• [Data provided]

— START —

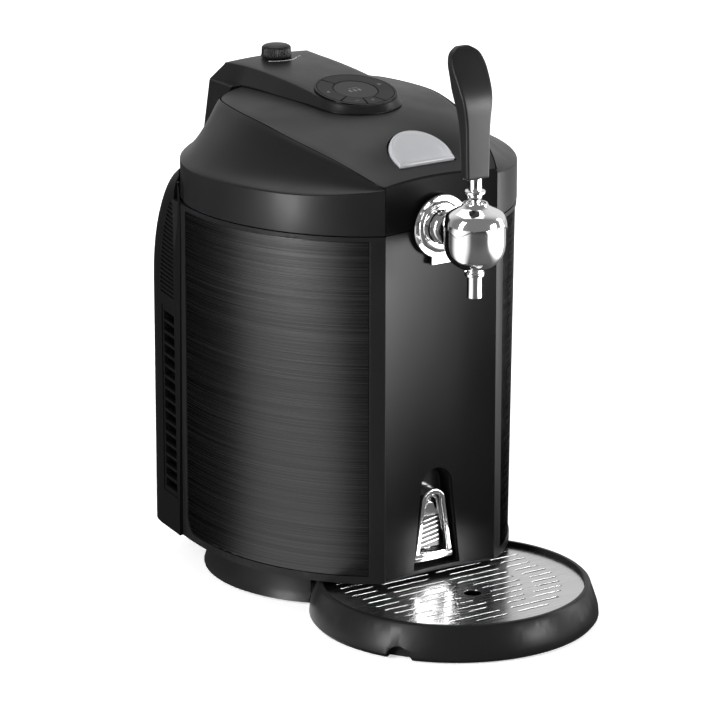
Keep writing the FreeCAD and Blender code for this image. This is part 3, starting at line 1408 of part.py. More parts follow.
def rounded_wire(half_x, y0, y1, z, corner):
    """Rounded rectangle, level, symmetrical left and right."""
    k = corner * (1 - math.sqrt(0.5))
    x0, x1 = -half_x, half_x
    stops = [(V(x0 + corner, y0, z), V(x1 - corner, y0, z), V(x1 - k, y0 + k, z)),
             (V(x1, y0 + corner, z), V(x1, y1 - corner, z), V(x1 - k, y1 - k, z)),
             (V(x1 - corner, y1, z), V(x0 + corner, y1, z), V(x0 + k, y1 - k, z)),
             (V(x0, y1 - corner, z), V(x0, y0 + corner, z), V(x0 + k, y0 + k, z))]
    edges = []
    for i, (start, end, bend) in enumerate(stops):
        edges.append(Part.LineSegment(start, end).toShape())
        edges.append(Part.Arc(end, bend, stops[(i + 1) % 4][0]).toShape())
    return Part.Wire(edges)


def tap_handle():
    """Paddle with a straight front that slopes back at the top."""
    wires = []
    for rise, half, front, rear in HANDLE:
        corner = HANDLE_ROUND * min(half, (rear - front) / 2)
        wires.append(rounded_wire(half, TAP_Y + front, TAP_Y + rear, HANDLE_FOOT + rise, corner))
    return Part.makeLoft(wires, True, True)


def lid_screws():
    screws = []
    for x, y in ((95, 40), (95, -50), (60, -85)):
        screws += both_sides(upright(3.2, LID_LINER_Z - 1.6, LID_LINER_Z, x, y))
    return Part.Compound(screws)


def foot_screws():
    screws = []
    for x, y in screw_places():
        head = upright(3.5, BODY_BOTTOM - WALL - 2.2, BODY_BOTTOM - WALL, x, y)
        screws.append(head.fuse(upright(1.6, BODY_BOTTOM - WALL, BODY_BOTTOM + WALL, x, y)))
    return Part.Compound(screws)


# ---- the whole machine ----
PARTS = {
    "foot_base": foot_base,
    "rubber_feet": rubber_feet,
    "foot_screws": foot_screws,
    "drip_tray": drip_tray,
    "tray_grille": tray_grille,
    "body_housing": body_housing,
    "side_panel_right": side_panel,
    "side_panel_left": lambda: mirrored(side_panel()),
    "front_panel": front_panel,
    "top_deck": top_deck,
    "chamber_liner": chamber_liner,
    "insulation_jacket": insulation_jacket,
    "chamber_gasket": chamber_gasket,
    "bottle_opener": bottle_opener,
    "opener_screws": opener_screws,
    "rear_cover": rear_cover,
    "vent_grille_right": vent_grille,
    "vent_grille_left": lambda: mirrored(vent_grille()),
    "cold_block": cold_block,
    "peltier_module": peltier_module,
    "heat_sink": heat_sink,
    "fan_frame": fan_frame,
    "fan_rotor": fan_rotor,
    "power_inlet": power_inlet,
    "control_board": control_board,
    "hinge_brackets": hinge_brackets,
    "hinge_pins": hinge_pins,
    "lid_shell": lid_shell,
    "lid_cover": lid_cover,
    "lid_front_plate": lid_front_plate,
    "lid_liner": lid_liner,
    "lid_foam": lid_foam,
    "lid_screws": lid_screws,
    "pad_bezel": pad_bezel,
    "display_lens": display_lens,
    "key_springs": key_springs,
    "release_button": release_button,
    "latch_hook": latch_hook,
    "latch_spring": latch_spring,
    "pressure_knob": pressure_knob,
    "knob_spindle": knob_spindle,
    "regulator_body": regulator_body,
    "co2_sleeve": co2_sleeve,
    "co2_cartridge": co2_cartridge,
    "co2_cap": co2_cap,
    "gas_line": gas_line,
    "keg_coupler": keg_coupler,
    "beer_line": beer_line,
    "tap_rosette": tap_rosette,
    "tap_shank": tap_shank,
    "shank_nut": shank_nut,
    "tap_body": tap_body,
    "lever_pin": lever_pin,
    "tap_spout": tap_spout,
    "lever_stem": lever_stem,
    "tap_handle": tap_handle,
}


def export(name, shape):
    placed = shape.copy()
    placed.translate(V(0, AXIS_Y, 0))
    solids = placed.Solids
    state = "ok" if placed.isValid() else "NOT VALID"
    print(f"{name}: {len(solids)} solids, {placed.Volume / 1000:.1f} cm3, {state}")
    placed.exportStep(f"parts/{name}.step")


def main():
    os.makedirs("parts", exist_ok=True)
    for name, make in PARTS.items():
        export(name, make())
    for name, (start, end) in KEY_SPANS.items():
        export(name, pad_key(start, end))


main()
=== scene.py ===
import json
import math

import bmesh
import bpy
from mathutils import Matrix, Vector


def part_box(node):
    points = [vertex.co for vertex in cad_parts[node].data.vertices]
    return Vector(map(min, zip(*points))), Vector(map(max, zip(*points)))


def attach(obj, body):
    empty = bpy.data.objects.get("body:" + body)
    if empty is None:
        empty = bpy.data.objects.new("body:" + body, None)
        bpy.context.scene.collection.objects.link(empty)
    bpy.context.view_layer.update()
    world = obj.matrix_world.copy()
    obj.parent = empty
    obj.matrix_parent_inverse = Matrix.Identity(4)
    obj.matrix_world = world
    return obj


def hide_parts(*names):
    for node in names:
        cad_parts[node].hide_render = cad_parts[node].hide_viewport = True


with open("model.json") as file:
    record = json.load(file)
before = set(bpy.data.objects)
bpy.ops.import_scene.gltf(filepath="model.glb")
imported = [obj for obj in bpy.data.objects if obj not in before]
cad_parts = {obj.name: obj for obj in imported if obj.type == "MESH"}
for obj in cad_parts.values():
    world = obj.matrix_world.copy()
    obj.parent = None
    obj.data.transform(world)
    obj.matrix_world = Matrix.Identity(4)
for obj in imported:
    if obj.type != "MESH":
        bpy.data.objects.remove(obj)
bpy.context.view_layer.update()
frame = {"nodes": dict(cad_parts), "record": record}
NODES = frame["nodes"]

# Lengths below are millimetres about the upright axis of the keg chamber, as in
# the CAD model: x to the right, y to the rear, z up.
MM = 0.001
KEG_LOW, KEG_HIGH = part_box("chamber_liner")
AXIS_Y = (KEG_LOW.y + KEG_HIGH.y) / 2

# ---- sizes and places, most of them the CAD model's ----
BODY_BOTTOM = 30.7
BODY_TOP = 317.0
LID_BOTTOM = 317.7
NOSE = 141.4
FRONT_HOLLOW = 5.5
FRONT_PANEL_HALF = 53.0
PILLAR_EDGE = 64.0
SHANK_Z = 318.0
SHANK_CUT = (-160, -90)
TAP_Y = -186.4
TAP_Z = 320.4
PAD_Y = -19.6
PAD_Z = 404.15
PAD_TILT = math.radians(9.3)
KNOB_Y = 97.5
HINGE_X = 38
HINGE_Y = 120
HINGE_Z = 329
BUTTON_TURN = math.radians(31.0)
BUTTON_MIDDLE = (0.0, -105.5, 374.0)
BUTTON_HALF = 26.0
BUTTON_DEPTH = 31.0 / math.cos(BUTTON_TURN)


# ---- small helpers ----
def at(x, y, z):
    """A point of the machine, in metres in the shared frame."""
    return Vector((x * MM, y * MM + AXIS_Y, z * MM))


def spline(knots, t):
    """Natural cubic through (t, value) knots, read at t."""
    xs = [k[0] for k in knots]
    ys = [k[1] for k in knots]
    n = len(xs)
    h = [xs[i + 1] - xs[i] for i in range(n - 1)]
    second = natural_second(xs, ys, h)
    i = 0
    while i < n - 2 and t > xs[i + 1]:
        i += 1
    a = (xs[i + 1] - t) / h[i]
    b = (t - xs[i]) / h[i]
    bend = ((a ** 3 - a) * second[i] + (b ** 3 - b) * second[i + 1]) * h[i] ** 2 / 6
    return a * ys[i] + b * ys[i + 1] + bend


def natural_second(xs, ys, h):
    """Second derivatives of the natural cubic, by the Thomas algorithm."""
    n = len(xs)
    upper = [0.0] * n
    right = [0.0] * n
    for i in range(1, n - 1):
        share = h[i - 1] / (h[i - 1] + h[i])
        pivot = share * upper[i - 1] + 2
        upper[i] = (share - 1) / pivot
        jump = (ys[i + 1] - ys[i]) / h[i] - (ys[i] - ys[i - 1]) / h[i - 1]
        right[i] = (6 * jump / (h[i - 1] + h[i]) - share * right[i - 1]) / pivot
    second = [0.0] * n
    for i in range(n - 2, 0, -1):
        second[i] = upper[i] * second[i + 1] + right[i]
    return second


def finish_piece(obj, body, slot, replaces=(), material=None):
    """Parents the piece to its body, hides the replaced CAD pieces and gives it the material of its
    slot, unless another material is named.
    """
    obj.data.materials.clear()
    obj.data.materials.append(M[material or SLOT_MATERIAL.get(slot, slot)])
    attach(obj, body)
    if replaces:
        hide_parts(*replaces)


def new_object(name, data):
    obj = bpy.data.objects.new(name, data)
    bpy.context.scene.collection.objects.link(obj)
    return obj


def smooth(mesh, sharp):
    mesh.shade_smooth()
    mesh.set_sharp_from_angle(angle=math.radians(sharp))


def add_mesh(name, verts, faces, sharp=38.0):
    """New object from machine points, smooth but for edges sharper than an angle."""
    mesh = bpy.data.meshes.new(name)
    mesh.from_pydata([at(*v) for v in verts], [], faces)
    mesh.update()
    work = bmesh.new()
    work.from_mesh(mesh)
    bmesh.ops.remove_doubles(work, verts=work.verts, dist=0.00001)
    bmesh.ops.dissolve_degenerate(work, edges=work.edges, dist=0.000005)
    bmesh.ops.recalc_face_normals(work, faces=work.faces)
    work.to_mesh(mesh)
    work.free()
    smooth(mesh, sharp)
    return new_object(name, mesh)


def grid(rows, close_rows=False, close_columns=False):
    """Vertices and quads of a grid of points."""
    verts = [p for row in rows for p in row]
    count = len(rows[0])
    faces = []
    for i in range(len(rows) - (0 if close_rows else 1)):
        for j in range(count - (0 if close_columns else 1)):
            a = i * count + j
            b = i * count + (j + 1) % count
            k = (i + 1) % len(rows)
            faces.append((a, b, k * count + (j + 1) % count, k * count + j))
    return verts, faces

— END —

• [Challenge]
Going down the listing above, begin printing at the line with "for name, (start, end)" and finish with the line with "obj.matrix_parent_inverse = Matrix.Identity(4)", exactly as they appear.

• [Expected output]
    for name, (start, end) in KEY_SPANS.items():
        export(name, pad_key(start, end))


main()
=== scene.py ===
import json
import math

import bmesh
import bpy
from mathutils import Matrix, Vector


def part_box(node):
    points = [vertex.co for vertex in cad_parts[node].data.vertices]
    return Vector(map(min, zip(*points))), Vector(map(max, zip(*points)))


def attach(obj, body):
    empty = bpy.data.objects.get("body:" + body)
    if empty is None:
        empty = bpy.data.objects.new("body:" + body, None)
        bpy.context.scene.collection.objects.link(empty)
    bpy.context.view_layer.update()
    world = obj.matrix_world.copy()
    obj.parent = empty
    obj.matrix_parent_inverse = Matrix.Identity(4)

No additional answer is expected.